I have a book manuscript (ODT file) which I want to convert to a file format that can be successfully uploaded to Amazon's KDP.
This conversion process is somewhat confusing to me and I am trying to determine if the process of publishing a properly formatted ebook is something I can do, or leave it to a service like ebookpublishing.com
Can Calibre software be used for this purpose or is its primary purpose to organize you ebook collection.
Can Calibre software be used to properly format and edit an epub file?
Thanks for your help and advice
@
provlima - I'm moving this to the Workshop forum
Calibre may have a role to play, but you'll probably need to use several tools to get your book KDP-ready. The 'experts' hang out in the Workshop.
BR
A properly made odt file can be converted by Calibre very well - convert to an epub format, which is what Amazon prefers. By "properly made" I mean that you have used paragraph styles throughout, with no formatting using the tool bar except the occasional italics or bold phrase. Use Writer's Heading 1, Heading 2, etc. for chapter headings, for example.
The reason for this is that Calibre will use the styles to generate good html with css styling. If your odt manuscript is formatted just using the toolbars to "make things look right", the conversion will produce a code nightmare. (This applies to ANY conversion tool you may find, not just Calibre.)
The odt converter is a bit on the old side, so conventional wisdom these days says save your odt manuscript with Writer as a docx file, just for the purpose of conversion. Don't edit the docx, just save it that way and convert, only because the conversion routine is a little better.
Even if you have used styles everywhere, the Calibre conversion will try and help make your book more readable: it will change it slightly. So you are going to need to edit the epub after conversion. This will probably be minimal, but will require you to know or learn some html/css ebook coding. The Editor can do this part very well.
Many thousands of books have been made this way for Amazon, And some of the folks you'll meet here are professionals at it. So give it a go, and ask questions if you need more information.
- Edit only the odt file. Use styles & headings.
- Do an extra Save As a docx file
- Convert docx to epub2 yourself (recommended by Amazon). Use either Calibre or Sigil. Do not use Indesign for other than PDFs for paper.
- Upload the epub2 and cover separately to Amazon KDP. Same files work for Google Play books/Playstore and Smashwords (who send it on to Apple, Scribd, Barnes & Noble, and Kobo).
I've used Sigil and it's recommended if you are doing anything that doesn't work automatically for docx -> epub2 in Calibre. You CAN edit CSS & HTML in Calibre editor too, but KISS ebooks work perfectly (without CSS or HTML edit) if you have the MS Word or LO Writer styles & headings done properly.

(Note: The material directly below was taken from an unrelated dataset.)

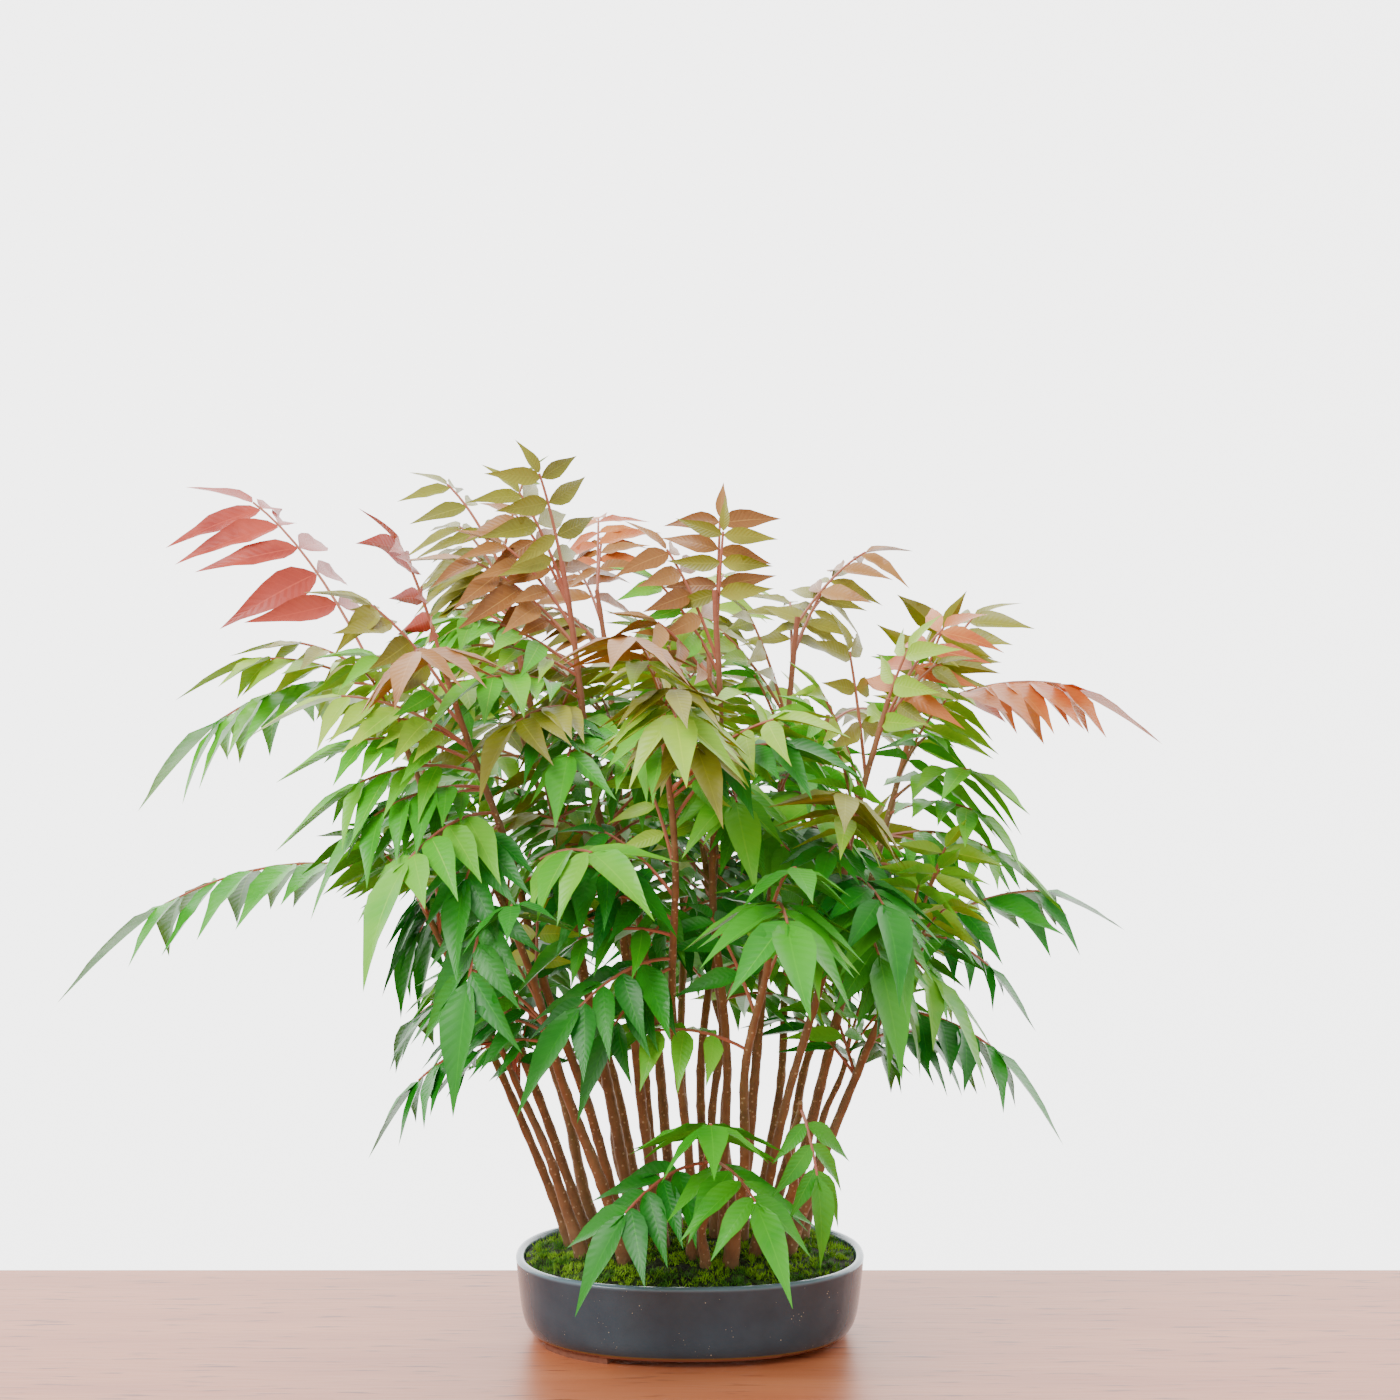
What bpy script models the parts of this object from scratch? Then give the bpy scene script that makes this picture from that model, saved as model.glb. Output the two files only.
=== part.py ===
"""Sumac bonsai: a clump of thin stems that fan out of moss in an oval glazed pot.

Lengths are in metres and +Z is up. The plant is laid out round the middle of
the pot, with the front of the pot towards -Y. At the end everything is shifted,
so that the origin lies on the table under the middle of the whole plant.
"""

import math
import random
from collections import namedtuple

import bmesh
import bpy
from mathutils import Quaternion, Vector
from mathutils.bvhtree import BVHTree

# Pot: an oval of glazed stoneware on four low feet
POT_LENGTH = 0.180
POT_WIDTH = 0.128
POT_HEIGHT = 0.042
POT_WALL = 0.0045
POT_OVAL_POWER = 2.3
POT_SIDES = 36
FOOT_HEIGHT = 0.0035
FOOT_INSET = 0.0088
FOOT_THICKNESS = 0.009
FOOT_GAP_FRONT = 0.078
FOOT_GAP_SIDE = 0.046
FLOOR_THICKNESS = 0.006

# Moss bed: soil up to the rim under a low dome of moss
MOSS_RISE = 0.009
MOSS_BELOW_RIM = 0.002
CLEARANCE = 0.0003

# Stems: their feet stand on an oval patch and their tips lie on rings in the crown
STEM_PATCH_X = 0.062
STEM_PATCH_Y = 0.037
STEM_SPACING = 0.0030
STEM_TRIES = 60
STEM_FOOT_RADIUS = 0.0033
STEM_TIP_RADIUS = 0.0014
ROOT_FLARE = 0.0014
ROOT_FLARE_HEIGHT = 0.009
STEM_WAVE = 0.0035
STEM_SIDES = 5
STEM_RINGS = 6
SHOOT_LENGTH = 0.052
SHOOT_SIDES = 5
CROWN_SHIFT_X = -0.022
CROWN_TILT = 0.012

# Each ring of shoots: stems, height of the tips, half-width, half-depth, share of
# the patch that their feet stand at, and the angle of the first one in degrees
Ring = namedtuple("Ring", "count height reach_x reach_y foot first")
RINGS = (
    Ring(count=6, height=0.388, reach_x=0.074, reach_y=0.066, foot=0.52, first=0),
    Ring(count=8, height=0.330, reach_x=0.140, reach_y=0.122, foot=0.78, first=180),
    Ring(count=7, height=0.232, reach_x=0.136, reach_y=0.116, foot=1.00, first=186),
    Ring(count=2, height=0.285, reach_x=0.030, reach_y=0.026, foot=0.24, first=30),
    Ring(count=4, height=0.150, reach_x=0.104, reach_y=0.090, foot=0.95, first=208),
)
FRONT_SPROUT_TIP = (0.008, -0.058, 0.104)

# Compound leaves: a thin rachis that arches over, pairs of leaflets and a last one
LEAVES_EACH = 7
LEAF_LENGTH = 0.100
LONG_LEAF = 0.118
LEAF_RISE = 0.16
LEAF_SAG = 0.20
LEAF_SPREAD = 30
LAST_LEAFLET = 0.42
FIRST_PAIR = 0.42
LAST_PAIR = 0.90
RACHIS_RADIUS = 0.0010
LEAFLET_LENGTH = 0.050
LEAFLET_SHARE = 0.48
LEAFLET_WIDTH = 0.38
LEAFLET_WIDEST = 0.38
LEAFLET_FOLD = 0.30
LEAFLET_SWEEP = 32
LEAFLET_DROOP = 0.42
LEAFLET_BASE = 0.0026
OUTWARD_ROLL = 0.35
OUTWARD_LEAN = 0.9
CROWN_RADIUS = 0.150
GOLDEN_ANGLE = math.radians(137.5)
LEAF_ATTEMPTS = 200
LOWEST_LEAF = 0.015

# Long leaves that reach out of the dome of the crown: where each one's tip is
LONG_LEAF_TIPS = (
    (-0.318, -0.040, 0.183),
    (-0.298, 0.020, 0.270),
    (-0.271, 0.040, 0.447),
    (-0.258, -0.040, 0.333),
    (0.243, -0.020, 0.312),
    (0.226, -0.010, 0.215),
    (0.172, -0.050, 0.165),
    (-0.165, -0.030, 0.098),
    (-0.105, -0.150, 0.145),
    (-0.057, -0.105, 0.046),
    (0.065, -0.105, 0.064),
    (-0.078, 0.012, 0.458),
    (-0.150, 0.030, 0.452),
    (0.172, 0.020, 0.385),
    (-0.125, -0.185, 0.330),
    (-0.060, 0.205, 0.300),
    (0.050, 0.205, 0.250),
    (-0.165, 0.155, 0.215),
    (0.030, 0.170, 0.130),
)

Stem = namedtuple("Stem", "name foot tip wave_phase waves foot_radius")


def remove_everything():
    """Empty the scene that the script was started in."""
    for obj in list(bpy.data.objects):
        bpy.data.objects.remove(obj, do_unlink=True)


def new_material(name, colour, roughness, metallic=0.0):
    """A plain surface; colour is linear red, green and blue."""
    material = bpy.data.materials.new(name)
    material.use_nodes = True
    surface = material.node_tree.nodes["Principled BSDF"]
    surface.inputs["Base Color"].default_value = (*colour, 1.0)
    surface.inputs["Roughness"].default_value = roughness
    surface.inputs["Metallic"].default_value = metallic
    material.diffuse_color = (*colour, 1.0)
    return material


def add_object(name, vertices, faces, material=None, smooth=False):
    """Put a closed shape into the scene as an object of its own."""
    mesh = bpy.data.meshes.new(name)
    mesh.from_pydata(vertices, [], faces)
    if smooth:
        mesh.shade_smooth()
        mesh.set_sharp_from_angle(angle=math.radians(35))
    if material:
        mesh.materials.append(material)
    obj = bpy.data.objects.new(name, mesh)
    bpy.context.scene.collection.objects.link(obj)
    return obj


def skin(rings):
    """Vertices and faces of the closed shape through rings of equally many points."""
    sides = len(rings[0])
    vertices = [point for ring in rings for point in ring]
    faces = [tuple(reversed(range(sides)))]
    for start in range(0, sides * (len(rings) - 1), sides):
        for side in range(sides):
            after = (side + 1) % sides
            faces.append((start + side, start + after, start + sides + after, start + sides + side))
    faces.append(tuple(range(len(vertices) - sides, len(vertices))))
    return vertices, faces


def oval(inset, height, scale=1.0):
    """A ring of points inside the rim's outline, by the given inset."""
    half_length = (POT_LENGTH / 2 - inset) * scale
    half_width = (POT_WIDTH / 2 - inset) * scale
    ring = []
    for side in range(POT_SIDES):
        angle = math.tau * side / POT_SIDES
        along = math.copysign(abs(math.cos(angle)) ** (2 / POT_OVAL_POWER), math.cos(angle))
        across = math.copysign(abs(math.sin(angle)) ** (2 / POT_OVAL_POWER), math.sin(angle))
        ring.append(Vector((half_length * along, half_width * across, height)))
    return ring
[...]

Only use freely usable fonts, embed and subset. Check that the ebook is OK on old kindle (Kf7/mobi) and newer kindle (azw3 or kF8 mobi or dual mobi) when default Kindle fonts are used. You can't upload Kindle versions to anywhere except Smashwords (dual mobi best for that), they are only for local testing.
Only edit the odt, never the docx. The docx is only for making the epub2, it works less well to upload that to KDP than an epub2.
Amazon then make mobi, azw3 and kfx for customers according to which Kindle or app they use and if Download via PC or "whispernet" direct delivery (2G/3G/4G or WiFi).